The accumulator function simply applies f to each element and builds up the resulting list, starting from the empty list.

The entire map-reduce paradigm can thus be implemented using fold_left and fold_right. However, it is often conceptually useful to think of map as producing a list and of reduce as producing a value.

What about using fold_left instead of fold_right to define map? In this case we get a function that does the map, but produces an output that is in reverse order, because fold_left processes the elements of the input list left-to-right, whereas fold_right works right-to-left.

let maprev f = fold_left (fun x y -> Cons (f y, x)) Nil

(Again, we can leave off the second argument lst because of the ordering of the arguments.) This resulting function can also be quite useful, particularly as it is tail recursive. If we want the elements of the result list to be ordered in the same direction as the input list, we can just reverse the list when we are done.

Another useful variation on mapping is filtering, which selects a subset of a list according to some Boolean criterion.

let filter f lst =
  fold_right (fun x y -> if f x then Cons (x, y) else y) lst Nil

The function f is a test for membership in the output list. It takes just one argument and returns a Boolean value. For example, we can filter a list of integers for the even ones:

let select_evens = filter (fun x -> (x / 2) * 2 = x)
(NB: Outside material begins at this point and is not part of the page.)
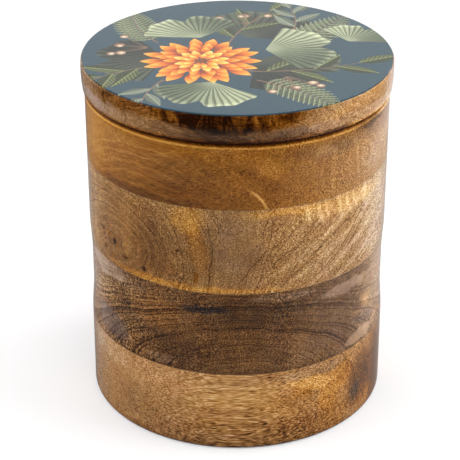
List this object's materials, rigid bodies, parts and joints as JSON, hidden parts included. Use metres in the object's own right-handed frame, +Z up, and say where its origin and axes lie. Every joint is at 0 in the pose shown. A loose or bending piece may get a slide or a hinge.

Note that the type of the argument to select_evens and its result are restricted to be int list_ rather than the more general 'a list of the underlying filter because the anonymous function takes an integer parameter and returns an integer value.

Determining the length of a list is another operation that can easily be defined in terms of folding.

let length = fold_left (fun x _ -> 1 + x) 0

What about using fold_right for this?

You should try writing some functions using map, fold_left and fold_right. These primitives can be incredibly useful. Even in languages that do not have these operations built in, they are useful ways of thinking about structuring many computations.